FUTURE CIRCLE COLLIDER IS FOUR TIMES LARGER THAN THE Large Hadron Collider
‘The FCC’s ultimate goal is to provide a 100-kilometre superconducting proton accelerator ring, with an energy of up to 100 TeV (tera-electronvolts), meaning an order of magnitude more powerful than the LHC,’ said Frédérick Bordry from CERN.
‘The FCC timeline foresees starting with an electron-positron machine, just as LEP (Large Electron–Positron Collider) preceded the LHC,’ he said.
Expanding our understanding of the fundamental laws of nature requires the energy frontier to be pushed much further, CERN researchers said of the new collider.
‘Reaching this goal within the 21st century in an economic and energy efficient way calls for a large circular collider,’ they wrote.
The first stage after approval is given and funding secured will be to conduct a geological survey to see if there are any underground lakes beneath Geneva.
If there are, it could lead the whole plan – and location of the FCC – to be reconsidered, which could delay its operational launch.
In fact, some of the technology required to smash particles at the sort of energy level being proposed doesn’t even exist yet.
Research is needed into high-field superconducting magnets and other technologies before construction of the actual collider can begin.
This was one of a number of projects proposed as a replacement for the LHC when it reaches the end of its life by the start of the next decade.
Another proposal was a linear collider that could be expanded in stages – and the CERN council has urged CERN to work with Japanese scientists on this as a separate project.
However, in the end the council decided FCC was the better choice for CERN.
Not only will the machine be larger, but it will be equipped with double-strength magnets for more powerful collisions.
This could ultimately help to solve many of the universe’s unanswered mysteries, including dark matter.
‘When you look into things like the movement of galaxies, we see that we can only understand and explain about 5 percent of what we observe,’ Professor Michael Benedikt, leader of the FCC, told Horizon Magazine.
‘But with questions like the so-called problem of dark matter, which is linked to the fact that galaxies and stars are not moving as you would expect them to, the only explanation we have is that there must be matter we do not see which distorts the movement accordingly.’
CERN says the machine will be a kind of ‘Higgs factory’ – producing enough of the bosons – first discovered at the LHC in 2012 – to give scientists a deeper insight.
Artistic view of a collision event at the FCC. Expanding our understanding of the fundamental laws of nature requires the energy frontier to be pushed much further, CERN researchers said of the new collider
Artistic impression of the FCC accelerator and tunnel.
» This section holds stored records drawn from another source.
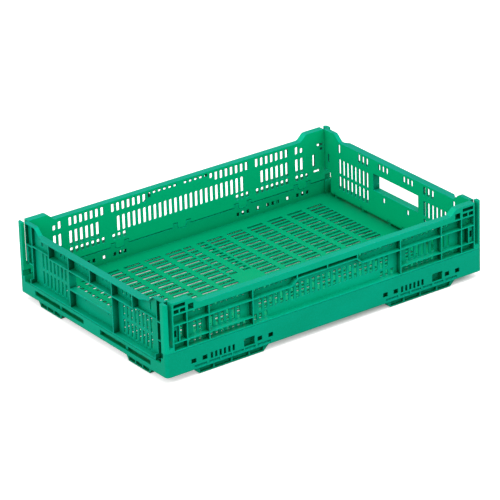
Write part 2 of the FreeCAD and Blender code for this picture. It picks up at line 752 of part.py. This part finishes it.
# -------------------------------------------------------------------- latches
# wavy tongue with a nose near its top: y, z from the pivot
LATCH_OUTLINE = (
    (-2.2, -1.0), (-1.2, -2.6), (1.2, -2.6), (2.2, -1.0),
    (2.0, 4.0), (1.2, 8.0), (1.2, 13.0), (2.6, 16.0),
    (2.6, 20.0), (1.0, 23.5), (-0.6, 24.0), (-1.4, 22.0),
    (-0.9, 16.0), (-2.0, 12.0), (-2.0, 8.0), (-1.0, 4.5),
)


def make_latch():
    outline = [(size("latch_y") + y, size("latch_z") + z) for y, z in LATCH_OUTLINE]
    body = slab("latch_body", [outline], "YZ", "end_skin_out + 0.4", "end_out - 0.4")
    bore_x = ("end_skin_out - 1", "end_skin_out + 11")
    bore = rod_x("latch_bore", bore_x, "latch_y", "latch_z", "latch_hole")
    return cut("latch_rear_right", body, [bore])


def make_latch_pins():
    pins = latch_rods("latch_pivot", ("end_in + 0.2", "end_out - 0.2"), "latch_pin")
    return group("latch_pins_right", pins)


# --------------------------------------------------------------- rods and pins
def make_hinge_rods():
    rods = []
    for side in SIDES:
        y = on_side(side, (15.8, 164.2))
        rods.append(rod_y("hinge_rod", "end_hinge_x", y, "end_hinge_z", "rod_rad"))
    return group("hinge_rods_right", rods)


def make_hinge_pins():
    return group("hinge_pins_rear", long_hinge_rods("hinge_pin", LUG_FAR - 0.2, "long_pin_rad"))


# ------------------------------------------------------------ pieces and export
base_tray = make_base()
long_rear = make_long_wall()
end_right = make_end_wall()
latch_rear_right = make_latch()
latch_front_right = to_front("latch_front_right", latch_rear_right)
latch_pins = make_latch_pins()
hinge_rods = make_hinge_rods()
hinge_pins = make_hinge_pins()

NODES = [
    ("base_tray", base_tray),
    ("long_wall_front", to_front("long_wall_front", long_rear)),
    ("long_wall_rear", long_rear),
    ("end_wall_left", to_left("end_wall_left", end_right)),
    ("end_wall_right", end_right),
    ("hinge_rods_left", to_left("hinge_rods_left", hinge_rods)),
    ("hinge_rods_right", hinge_rods),
    ("hinge_pins_front", to_front("hinge_pins_front", hinge_pins)),
    ("hinge_pins_rear", hinge_pins),
    ("latch_front_left", to_left("latch_front_left", latch_front_right)),
    ("latch_front_right", latch_front_right),
    ("latch_rear_left", to_left("latch_rear_left", latch_rear_right)),
    ("latch_rear_right", latch_rear_right),
    ("latch_pins_left", to_left("latch_pins_left", latch_pins)),
    ("latch_pins_right", latch_pins),
]
for name, obj in NODES:
    obj.Label = name
doc.recompute()

failed = [obj.Name for obj in doc.Objects if {"Invalid", "Error"} & set(obj.State)]
if failed:
    raise SystemExit("failed objects: %s" % failed)
for name, obj in NODES:
    if obj.Shape.isNull() or not obj.Shape.isValid():
        raise SystemExit("bad shape: %s" % name)

os.makedirs("parts", exist_ok=True)
for name, obj in NODES:
    obj.Shape.exportStep("parts/%s.step" % name)
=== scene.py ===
"""Folding plastic crate: green materials, pale stage, soft light and camera.

The crate stands on z = 0, centred on the origin. Its long walls run along X and
its end walls along Y. The pieces come from the CAD frame. Units are metres.
"""

import math

import bmesh
import bpy
import numpy as np
from mathutils import Matrix, Vector

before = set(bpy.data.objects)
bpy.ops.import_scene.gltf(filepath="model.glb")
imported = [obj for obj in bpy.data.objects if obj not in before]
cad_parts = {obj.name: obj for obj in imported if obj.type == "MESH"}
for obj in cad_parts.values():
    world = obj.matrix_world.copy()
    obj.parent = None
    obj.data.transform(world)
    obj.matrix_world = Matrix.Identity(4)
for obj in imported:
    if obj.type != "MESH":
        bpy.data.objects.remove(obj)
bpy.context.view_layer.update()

X, Y, Z = 0, 1, 2


# -------------------------------------------------------------- shader helpers
class Shader:
    """Adds nodes to one node tree. Inputs may be sockets or plain values."""

    def __init__(self, tree):
        self.tree = tree

    def feed(self, socket, value):
        if isinstance(value, bpy.types.NodeSocket):
            self.tree.links.new(value, socket)
        else:
            socket.default_value = value

    def node(self, kind, inputs=None, **settings):
        new = self.tree.nodes.new(kind)
        for key, value in settings.items():
            setattr(new, key, value)
        for key, value in (inputs or {}).items():
            self.feed(new.inputs[key], value)
        return new

    def noise(self, coord, scale, detail, roughness, stretch=None):
        texture = self.node("ShaderNodeTexNoise",
                            {"Scale": scale, "Detail": detail, "Roughness": roughness})
        if stretch:
            mapping = self.node("ShaderNodeMapping", {"Scale": stretch, "Vector": coord})
            coord = mapping.outputs["Vector"]
        self.feed(texture.inputs["Vector"], coord)
        return texture.outputs["Fac"]

    def ramp(self, value, *stops):
        """Grey ramp; each stop is (position, level)."""
        new = self.node("ShaderNodeValToRGB", {"Fac": value})
        elements = new.color_ramp.elements
        while len(elements) > 1:
            elements.remove(elements[-1])
        for i, (position, level) in enumerate(stops):
            element = elements.new(position) if i else elements[0]
            element.position = position
            element.color = (level, level, level, 1)
        return new.outputs["Color"]

    def mix(self, factor, first, second, mode="MIX"):
        new = self.node("ShaderNodeMix", {0: factor}, data_type="RGBA", blend_type=mode)
        for index, colour in ((6, first), (7, second)):
            if isinstance(colour, tuple):
                colour = (*colour, 1)
            self.feed(new.inputs[index], colour)
        return new.outputs[2]

    def math(self, operation, a, b=None, clamp=False):
        inputs = {0: a} if b is None else {0: a, 1: b}
        new = self.node("ShaderNodeMath", inputs, operation=operation, use_clamp=clamp)
        return new.outputs[0]

    def times(self, a, b, clamp=False):
        return self.math("MULTIPLY", a, b, clamp)

    def xyz(self, vector):
        return self.node("ShaderNodeSeparateXYZ", {0: vector}).outputs


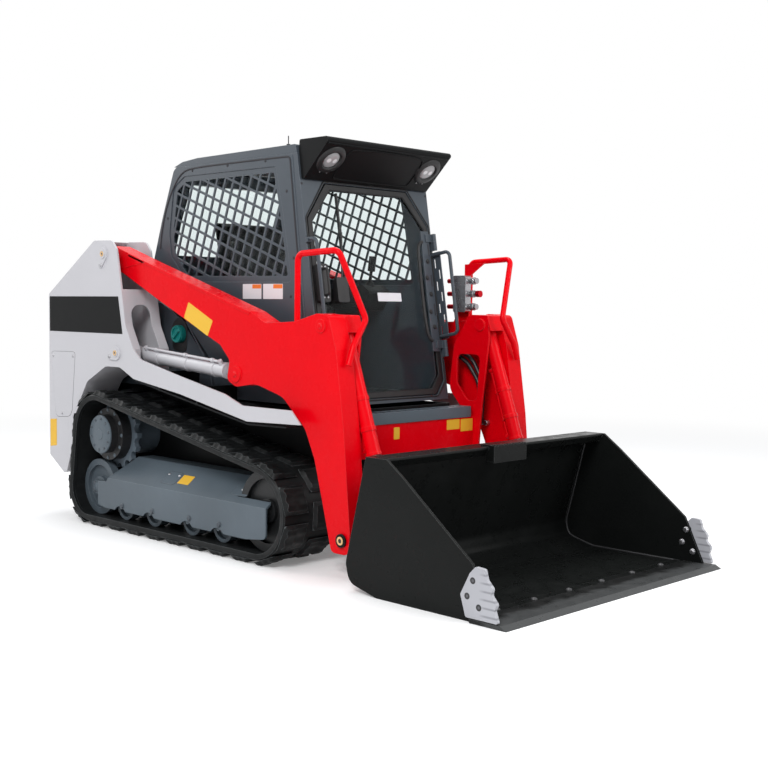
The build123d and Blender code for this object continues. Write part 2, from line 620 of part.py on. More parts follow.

Not only will the machine be larger, but it will be equipped with double strength magnets for more powerful collisions
‘The discovery of the Higgs boson was a milestone in the long-standing effort to complete the Standard Model of Particle Physics,’ the agency wrote.
‘Yet the Standard Model cannot explain certain observations, such as: the abundance of matter over antimatter, the striking evidence for dark matter and the non-zero neutrino masses.’
It is hoped that, by producing them in greater numbers, experts will be able to understand how they decay – something not possible with the lower-powered LHC.
This is important as it would allow CERN to discover if a leading theory – that Higgs particles decay into dark matter particles – is accurate or not.
‘The frontier machines envisaged by the FCC study offer a rich experimental programme spanning almost a century,’ CERN said in the design report.
‘The unprecedented precision and high energy reach, will extend well beyond the LHC our search for answers to the most fundamental questions.’
Artistic view of the tunnel in the Franco-Geneva region. If the €20 billion it will cost to build is secured, it won’t be operational until the 2040s as work won’t start for about a decade and it will take just as long to build
An illustration of the layout of the FCC including locations of tunnels and experiments
The science produced by the FCC puts particle physics in ‘uncharted territory’ according to Tara Shears from the University of Liverpool.
The Large Hadron Collider had a clear target – to look for the Higgs boson – but there isn’t a similar rock-solid prediction needing to be explored by the FCC.
‘That makes knowing where and how to look for answers more challenging and higher risk,’ Shears told Nature.
‘We do know that the only way to find answers is by experiment and the only place to find them is where we haven’t been able to look yet.’
However, Sabine Hossenfelder, a theoretical physicist at the Frankfurt Institute for Advanced Studies in Germany claims that the money needed to build the FCC could be better used for more directed research.
‘There is no reason to think that there should be new physics in the energy regime that such a collider would reach,’ she told Nature.
‘That’s the nightmare that everyone has on their mind but doesn’t want to speak about.’
CERN said it was not possible to say exactly what benefits the new collider would bring to the world, but pointed out that the discovery of the electron in 1897 led to the electronics industry.
‘Proton colliders have been the tool-of-choice for generations to venture new physics at the smallest scale,’ said Eckhard Elsen from CERN.
‘A large proton collider would present a leap forward in this exploration and decisively extend the physics programme beyond results provided by the LHC and a possible electron-positron collider.’
WHAT IS THE LARGE HADRON COLLIDER?
The LHC started colliding particles in 2010. Inside the 27-km LHC ring, bunches of protons travel at almost the speed of light and collide at four interaction points.
These collisions generate new particles, which are measured by detectors surrounding the interaction points.
A view of the LHC’s Compact Muon Solenoid experiment is shown
By analyzing these collisions, physicists from all over the world are deepening our understanding of the laws of nature.
While the LHC is able to produce up to 1 billion proton-proton collisions per second, the HL-LHC will increase this number, referred to by physicists as ‘luminosity’, by a factor of between five and seven, allowing about 10 times more data to be accumulated between 2026 and 2036.
This means that physicists will be able to investigate rare phenomena and make more accurate measurements.
For example, the LHC allowed physicists to unearth the Higgs boson in 2012, thereby making great progress in understanding how particles acquire their mass.